From the line containing "# The same board" through the line containing "points = [vertex.co", retype each line exactly; include both end lines and nothing beyond them.
-=-=-
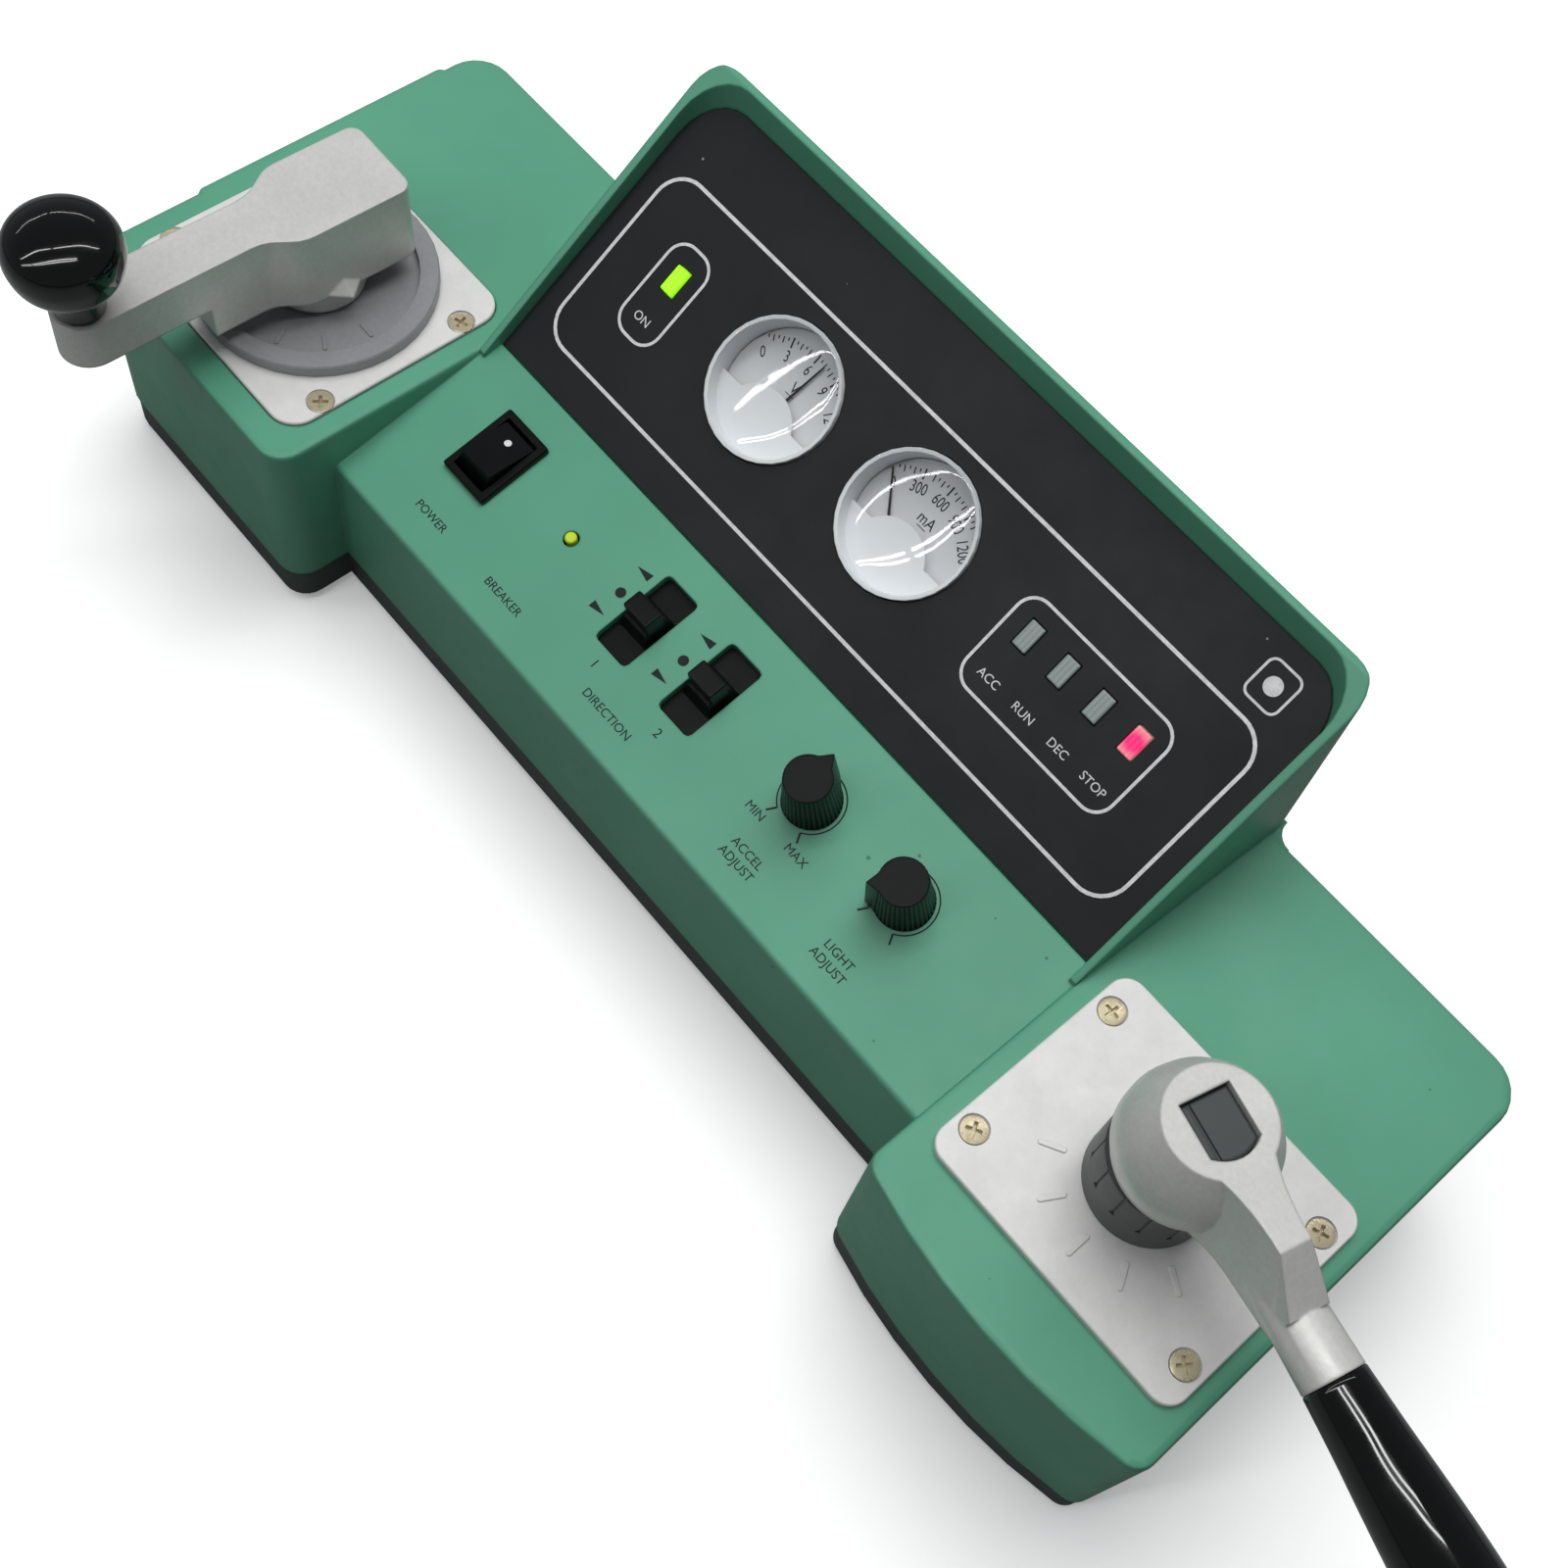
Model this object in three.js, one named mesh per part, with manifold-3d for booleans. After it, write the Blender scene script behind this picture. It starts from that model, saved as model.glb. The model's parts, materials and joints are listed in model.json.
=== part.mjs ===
// Two-handle power controller for a model railway: a console case with a master controller
// handle on the left block, a plug-on brake handle on the right block, a sloping switch panel
// between them and a hooded instrument panel behind it.
// Millimetres. X runs to the operator's right, Y to the back, Z up.
// The origin is on the flat underside of the base tray, midway across the case.

import * as THREE from "three";
import { mergeVertices } from "three/addons/utils/BufferGeometryUtils.js";
import Module from "manifold-3d";

const wasm = await Module();
wasm.setup();

// ---------------------------------------------------------------- driving sizes

const WALL = 2.5; // thickness of the moulded case walls
const GAP = 0.3; // free space between neighbouring parts
const SEAM = 0.1; // free space between stacked faces

const HALF_WIDTH = 186.4; // middle of the case to the outer face of an end block
const BLOCK_INNER = 105.5; // middle of the case to the inner face of an end block
const BLOCK_TOP = 62; // height of the two end blocks
const BLOCK_REAR = 59; // rear wall of the end blocks
const LEFT_FRONT = -63.2; // straight front of the left block
const RIGHT_FRONT = -65.3; // ends of the bowed front of the right block
const RIGHT_BOW = 4.9; // how far the right front bows out
const SPLIT = 12; // joint between the case and the base tray
const BLOCK_EDGE = 1.6; // rounding of the block tops

const EDGE_Y = 2; // line where the sloping panel meets the instrument panel
const MIDDLE_FRONT = -47.2; // front wall below the sloping panel
const SLOPE = THREE.MathUtils.degToRad(13.9); // sloping panel, falling to the front
const TILT = THREE.MathUtils.degToRad(37.5); // instrument panel, rising to the back

const HOOD_REAR = 70; // rear wall of the hood at the height of the block tops
const HOOD_TOP = 118; // top of the hood rim
const HOOD_TAPER = 2.2; // how far the hood draws in between the block tops and its rim
const RIM_START_Y = -3.4; // front end of the rim on the block tops
const RIM_REAR_Y = 66.2; // inner edge of the rim at the back
const HOOD_HALF_REAR = 108.5; // half width of the hood at its rear foot
const RECESS_HALF = 104; // half width of the recess that holds the instrument panel
const RECESS_REAR = 65.8; // rear wall of that recess
const PANEL_THICK = 2; // instrument panel with its seam
const TRAY_INSET = 0.5; // the base tray stands in from the case by this much
const TRAY_FLOOR = 2.5; // floor of the base tray

const MASTER_X = -145.5; // upright axes of the two handles
const BRAKE_X = 146.2;
const AXIS_Y = -23;
const LEFT_PLATE = { width: 68, depth: 64.4, corner: 7, top: 62.9 };
const RIGHT_PLATE = { width: 71, depth: 60.7, corner: 5, top: 64 };
const PLATE_THICK = 2;
const PLATE_SCREW_X = 30.8;
const PLATE_SCREW_Y = 20.7;
const NOTCH_STEP = 30; // degrees between neighbouring notch marks
const NOTCHES = 6;

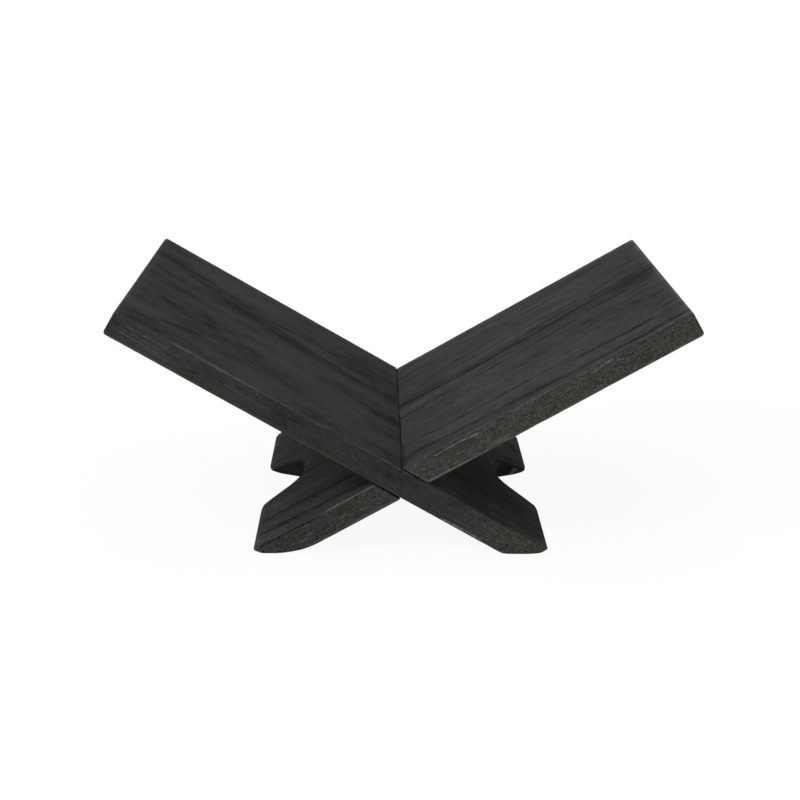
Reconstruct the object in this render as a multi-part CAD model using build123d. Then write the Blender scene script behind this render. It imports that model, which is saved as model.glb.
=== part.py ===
"""Book stand of two identical wooden boards that slot together as an X.

X runs across the open book, Y from the front edge to the back edge and Z up.
The origin is on the table, under the middle of the crossing. Millimetres and degrees.
"""
from build123d import *
import os
from math import cos, radians, sin, tan

# One board
board_width = 250.0          # front edge to back edge
board_thickness = 16.5
board_slope = 30.0           # rise from the table once the stand is put together
panel_length = 213.0         # middle of the crossing up to the square upper end
leg_length = 111.0           # middle of the crossing down to the toe, before it is rounded

# The slot that the other board slides into
slot_side_clearance = 0.5    # beside each face of the other board
slot_end_clearance = 0.25    # each slot runs this far past the middle of the width

# The arch that parts the front foot from the back foot
arch_height = 37.0           # along the board, from the sharp end of the toe
arch_foot_gap = 85.0         # between the feet, at the sharp end of the toe
arch_crown_width = 44.0      # across the top, before it is rounded
arch_crown_radius = 24.0
arch_mouth_radius = 16.0

# The rounding
arris_radius = 1.2           # round the front and back edges
arch_arris_radius = 0.8      # round the arch, on both faces
end_radius = 2.0             # along the upper end
toe_radius = 1.5
heel_radius = 22.0

# How far a cut runs past what it cuts
overrun = 20.0

# Worked out from the sizes above
half_thickness = board_thickness / 2
slope = radians(board_slope)
crossing_angle = 2 * board_slope
crossing_height = leg_length * sin(slope) - half_thickness * cos(slope)
heel_setback = board_thickness / tan(slope)
board_length = panel_length + leg_length


# Each board is made lying flat: X points up the board, Z out of its upper face,
# and the origin is the middle of the crossing.


def board_blank():
    """A plain plank with a square upper end and a foot that will stand level on the table."""
    toe = -leg_length
    heel = toe + heel_setback
    corners = [
        (panel_length, half_thickness),
        (toe, half_thickness),
        (heel, -half_thickness),
        (panel_length, -half_thickness),
    ]
    rounding = [end_radius, toe_radius, heel_radius, end_radius]
    outline = FilletPolyline(*corners, radius=rounding, close=True)
    side = Plane.XZ * make_face(outline)
    return extrude(side, board_width / 2, both=True)


def ease_edges(board):
    """Round the arrises that run round the front edge and round the back edge."""
    arrises = board.faces().filter_by(Axis.Y).edges()
    return fillet(arrises, arris_radius)


def arch_prism():
    """The space between the feet, square through the board and wider at the mouth."""
    mouth = -leg_length
    crown = mouth + arch_height
    beyond = mouth - overrun
    half_gap = arch_foot_gap / 2
    half_crown = arch_crown_width / 2
    half_flare = half_gap + arch_mouth_radius + overrun
    side = [(crown, half_crown), (mouth, half_gap), (mouth, half_flare), (beyond, half_flare)]
    side_rounding = [arch_crown_radius, arch_mouth_radius, 0, 0]
    corners = side + [(x, -y) for x, y in reversed(side)]
    rounding = side_rounding + side_rounding[::-1]
    outline = FilletPolyline(*corners, radius=rounding, close=True)
    return extrude(make_face(outline), half_thickness + overrun, both=True)


def cut_arch(board):
    """Cut the arch and round the arris that it leaves on both faces."""
    prism = arch_prism()
    arched = board - prism
    rim = new_edges(board, prism, combined=arched).filter_by(Axis.Z, reverse=True)
    return fillet(rim, arch_arris_radius)


def slot_slab():
    """The space that the other board fills, with its clearance, from the front edge to mid width."""
    slab = Box(
        2 * board_length,
        board_width / 2 + slot_end_clearance + overrun,
        board_thickness + 2 * slot_side_clearance,
        align=(Align.CENTER, Align.MAX, Align.CENTER),
    )
    return Rot(0, crossing_angle, 0) * Pos(0, slot_end_clearance, 0) * slab


def make_board():
    """One finished board, lying flat, with its slot open at the front edge."""
    board = ease_edges(board_blank())
    board = cut_arch(board)
    return board - slot_slab()


def stand_board(board):
    """Raise a flat board to its slope, so that its feet stand on the table at Z 0."""
    return Pos(0, 0, crossing_height) * Rot(0, -board_slope, 0) * board


def save(node, shape):
    """Write one sub-part to its STEP file."""
    shape.label = node
    export_step(shape, f"parts/{node}.step")


# The same board twice: as made, its panel rises to the right and its slot opens at the front.
# Turned half round, the panel rises to the left and the slot opens at the back.
os.makedirs("parts", exist_ok=True)
right_board = stand_board(make_board())
left_board = Rot(0, 0, 180) * right_board
save("right_board", right_board)
save("left_board", left_board)
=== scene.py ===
"""Looks of a book stand made of two black stained boards that slot together as an X.

X runs across the open book, Y from the front edge to the back edge and Z up, in metres.
"""
from math import copysign, cos, hypot, pi, radians, sin, sqrt, tan

import bmesh
import bpy
from bpy.props import FloatProperty, FloatVectorProperty, IntProperty, PointerProperty
from mathutils import Matrix, Vector


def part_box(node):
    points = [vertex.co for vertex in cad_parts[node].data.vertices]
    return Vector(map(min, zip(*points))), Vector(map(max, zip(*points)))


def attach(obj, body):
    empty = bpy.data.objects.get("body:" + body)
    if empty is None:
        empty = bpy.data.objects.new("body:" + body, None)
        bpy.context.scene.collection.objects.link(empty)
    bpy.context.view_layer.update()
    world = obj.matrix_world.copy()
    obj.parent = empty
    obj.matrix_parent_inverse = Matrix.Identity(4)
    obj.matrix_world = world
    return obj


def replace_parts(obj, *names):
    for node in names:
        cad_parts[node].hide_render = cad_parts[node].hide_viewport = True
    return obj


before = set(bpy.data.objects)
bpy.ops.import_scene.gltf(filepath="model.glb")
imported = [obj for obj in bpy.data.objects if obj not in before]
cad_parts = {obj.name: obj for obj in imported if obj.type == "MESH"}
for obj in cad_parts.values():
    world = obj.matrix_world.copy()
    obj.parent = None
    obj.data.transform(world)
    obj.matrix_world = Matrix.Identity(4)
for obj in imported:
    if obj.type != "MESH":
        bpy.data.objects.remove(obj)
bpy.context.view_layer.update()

bl_info = {
    "name": "Book stand",
    "version": (1, 0, 0),
    "blender": (4, 5, 0),
    "location": "3D View > Sidebar > Book stand",
    "description": "Two stained boards slotted together, with their finish and a studio",
    "category": "Object",
}

MILLIMETRE = 0.001
SLOT_NAME = "black_stained_wood"

# How the CAD boards stand
SLOPE = radians(30)
TURN = {"right_board": 0.0, "left_board": pi}    # about Z, from the board as it is drawn


def measured_board():
    """The thickness and crossing height of the boards and where they end, read from the frame."""
    corners = [v.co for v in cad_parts["right_board"].data.vertices]
    heights = [p.z * cos(SLOPE) - p.x * sin(SLOPE) for p in corners]
    thickness = max(heights) - min(heights)
    crossing = (max(heights) + min(heights)) / 2 / cos(SLOPE)
    along = [p.x * cos(SLOPE) + (p.z - crossing) * sin(SLOPE) for p in corners]
    return thickness, crossing, max(along), -min(along)


BOARD_THICKNESS, CROSSING_HEIGHT, PANEL_LENGTH, TOE_REACH = measured_board()
BOARD_WIDTH = (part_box("right_board")[1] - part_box("right_board")[0]).y
LEG_LENGTH = (CROSSING_HEIGHT + BOARD_THICKNESS / 2 * cos(SLOPE)) / sin(SLOPE)    # to the sharp toe
HEEL = BOARD_THICKNESS / tan(SLOPE) - LEG_LENGTH    # where the sole meets the lower face
CREASE = BOARD_THICKNESS / 2 * tan(SLOPE)           # where the upper faces of the boards meet


def standing(node):
    """The placing that raises a flat board to where the frame has it.

    Flat, X points up the board, Z out of its upper face, and the origin is the middle of the crossing.
    """
    turn = Matrix.Rotation(TURN[node], 4, "Z")
    lift = Matrix.Translation((0, 0, CROSSING_HEIGHT))
    return turn @ lift @ Matrix.Rotation(-SLOPE, 4, "Y")


# Sizes and colours that a user would change


def length(name, text, value, **more):
    """A property that holds a length in metres."""
    return FloatProperty(name=name, description=text, default=value, unit="LENGTH", precision=5, **more)


def share(name, text, value, top=1.0):
    """A property that holds a share between nothing and a whole."""
    return FloatProperty(name=name, description=text, default=value, min=0, max=top, subtype="FACTOR")


def colour(name, text, value):
    """A property that holds a colour."""
    return FloatVectorProperty(
        name=name, description=text, default=value, min=0, max=1, subtype="COLOR")


def amount(name, text, value):
    """A property that holds a number that is never less than nothing."""
    return FloatProperty(name=name, description=text, default=value, min=0)


def angle(name, text, degrees):
    """A property that holds an angle, given in degrees."""
    return FloatProperty(name=name, description=text, default=radians(degrees), subtype="ANGLE")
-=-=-
▶ Reply:
# The same board twice: as made, its panel rises to the right and its slot opens at the front.
# Turned half round, the panel rises to the left and the slot opens at the back.
os.makedirs("parts", exist_ok=True)
right_board = stand_board(make_board())
left_board = Rot(0, 0, 180) * right_board
save("right_board", right_board)
save("left_board", left_board)
=== scene.py ===
"""Looks of a book stand made of two black stained boards that slot together as an X.

X runs across the open book, Y from the front edge to the back edge and Z up, in metres.
"""
from math import copysign, cos, hypot, pi, radians, sin, sqrt, tan

import bmesh
import bpy
from bpy.props import FloatProperty, FloatVectorProperty, IntProperty, PointerProperty
from mathutils import Matrix, Vector


def part_box(node):
    points = [vertex.co for vertex in cad_parts[node].data.vertices]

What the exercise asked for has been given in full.